Right now we don’t have a formal number, but that’s on our radar as something we want to implement. Unofficially, it’s about two hours per week. We have some staff who do committees, and a lot of teams do some learning for all their team meetings. We have a management meeting each week that, at least originally, was very much about training managers. Now a lot of them are more trained so it’s more of a functional meeting. We definitely want to make it more formal right now. We also have managers on an individual basis getting their staff to go to conferences, but we don’t know how many hours that totals to. That’s certainly something we would like to do more.
How do you integrate and encourage diversity practices within your recruitment and hiring process? What are you doing to try to address diversity?
We do anonymized work tests, and that’s very important. We have a new HR person who previously specialized in recruitment, so she has tried a number of methods to expand the number of people who find our programs, which has been successful so far. Previously, we would just post with the animal people we knew and on Idealist and that’s pretty much it, maybe on other job boards. She’s now posting on many, many more, but that’s not specifically focused on diversity, mostly just expanding the pool.
For us, part of it is who is in the pool in the first place. That’s part of our campus program where we are really trying to address diversity so that we can get people who even want jobs in the movement in the first place and who are diverse. If we bring on people of color, but we are a team of all white people, we want to make sure we have a culture where it doesn’t feel weird.
We have a staff diversity and inclusion committee which is training the rest of our staff how to be inclusive and how to think from a perspective beyond whiteness. This is to try to make sure that when we do bring someone on, they don’t feel uncomfortable. The committee runs workshops at our retreats, and they also do “lunch and learns,” which are video calls that all staff are invited to go to. We have a best practices document and a list of resources for all of us, so there’s that as well. We are definitely working to expand the hiring pool, but typically following most of the standards (like using LinkedIn and Idealist, etc.). Right now we are more focused on the intern program and the campus program, in order to find people while they’re in college. We are definitely open to further suggestions, though, this is not something that we feel is a slam dunk.

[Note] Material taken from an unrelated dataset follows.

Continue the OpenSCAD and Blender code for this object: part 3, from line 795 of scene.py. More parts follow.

Can you think of an example of how The Humane League has benefited from diversity programs, or from having diverse members in your work community?
Because we are an international organization, there are a million examples that come to mind. Working on global campaigns and working with a million different kinds of groups from a million different countries, the fact that we can draw upon the knowledge and experience of our staff who are working in Mexico/London/the southern U.S./the northeast and connect them with groups in various areas that are facing challenges is what immediately comes to mind. I’m so grateful to have such a diverse array of strategic perspectives on staff from different cultures. That’s more regional than demographic diversity, but that is the most obvious answer. Just the fact that we can connect someone with a country with a roughly similar profile to another country of a similar profile is really beneficial. When we started the Open Wing Alliance, we quickly realized that even someone who’s a really experienced U.S. campaigner would just be dumbfounded by some of the questions. We made a group in a country that faces challenges that we never even conceived of. And we’d say, you who might know, Ana Ortega, who runs our Mexico office, and we put them in touch with her.

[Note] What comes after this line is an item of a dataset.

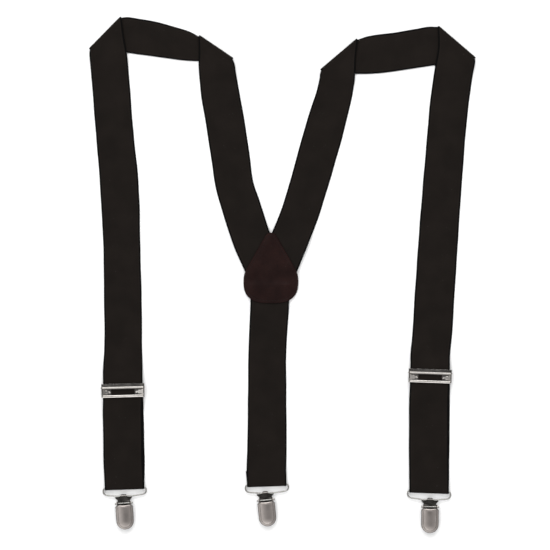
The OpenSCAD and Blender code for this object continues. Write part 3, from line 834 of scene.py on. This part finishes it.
def growing_tree(name, inputs):
    """A Geometry Nodes tree with named numbers and a material as inputs, its inputs' values and its end."""
    tree = bpy.data.node_groups.new(name, "GeometryNodeTree")
    tree.interface.new_socket("Geometry", in_out="INPUT", socket_type="NodeSocketGeometry")
    for socket, value in inputs:
        kind = "NodeSocketInt" if isinstance(value, int) else "NodeSocketFloat"
        tree.interface.new_socket(socket, in_out="INPUT", socket_type=kind).default_value = value
    tree.interface.new_socket("Material", in_out="INPUT", socket_type="NodeSocketMaterial")
    tree.interface.new_socket("Geometry", in_out="OUTPUT", socket_type="NodeSocketGeometry")
    start, end = tree.nodes.new("NodeGroupInput"), tree.nodes.new("NodeGroupOutput")
    return tree, start.outputs, end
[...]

With our goal of being the ultimate team player, and being really collaborative, it’s been really helpful to have so many types of people on staff—whether it’s just introverts and extroverts or various races or anything else. It’s been really helpful to have different perspectives and to be able to relate to people. It’s really helped our message and has helped us be able to communicate with all different groups. The collaboration mindset trickles extends to our grassroots and national volunteer programs as well. I don’t think they’d be so effective if they weren’t able to see just how different human experiences are.
Does The Humane League provide employees with a workplace that has policies and serious protocols in place to address harassment and discrimination?
Yes we have a formal policy and a harassment training that everyone is required to take (and then update every couple of years). Managers have to do double the training that the rest of the employees have to do. We’ve also had a number of all-staff calls about this. It’s definitely something that we haven’t shied away from, and we’ve addressed the staff a number of times. There can be a lot of jargon when it comes to these kinds of things (for example “compliance” is a word that is not usually in your natural vocabulary), so we’ve had a number of calls to help with this—and our HR manager explains to staff how the process actually works. They know what to do if they ever have a complaint or want to talk about something.
Does The Humane League regularly interview staff or conduct surveys to learn about staff morale and work climate?
Yes, we’ve been doing that for a while. We did our first employee satisfaction survey about two and a half years ago. We also do an upward feedback survey about managers, and that has evolved. Now, every employee gets a 360 review as well, and we’re deciding to do it twice a year. We also survey for everything all the time (e.g., “how was that meeting?” or “how was the retreat?”) and then we ask qualitative questions like “did you feel included?” and “do you feel like you have a friend on staff?” We are constantly getting feedback. We are always talking to staff and really want them to feel safe adding their name. We know we aren’t going to get this 100% of the time, and we always allow anonymity for people who want it. But what’s really exciting is that our last survey had about 85% of people add their name. We’re constantly coaching the managers on how to ask for feedback in a really productive way. In addition, we of course have our performance reviews and our HR person, and if we hear something negative is happening, we’ll just call people or ask if they want to talk and then do one-on-one conversations as well.
Like any organization, it’s not like everything’s perfect all the time. But I think that any of our staff would agree that this is a priority for us and it’s something we take really seriously. It’s a formal metric in our strategic plan as well, so we’re really keeping our finger on the pulse of the culture and morale.
Anything else that you would like to communicate that we might not have touched on?
We forgot to mention that we just moved one of our most senior employees to be our culture specialist (“cultural engagement specialist”). So as of this year we now have one employee working full-time on that. We know that being a remote team, this is just It’s especially important because we don’t get to go out for drinks after work or have lunch together, etc. She’s going to be helping run the surveys and she’ll be leading all staff icebreakers once a month.
We’ve also been really heavily involved in the GEAR—the gender equity in animal rights event. That’s something that we are taking very seriously and I felt very lucky to be able to use staff time to help with that and figure out how our organization can benefit in return.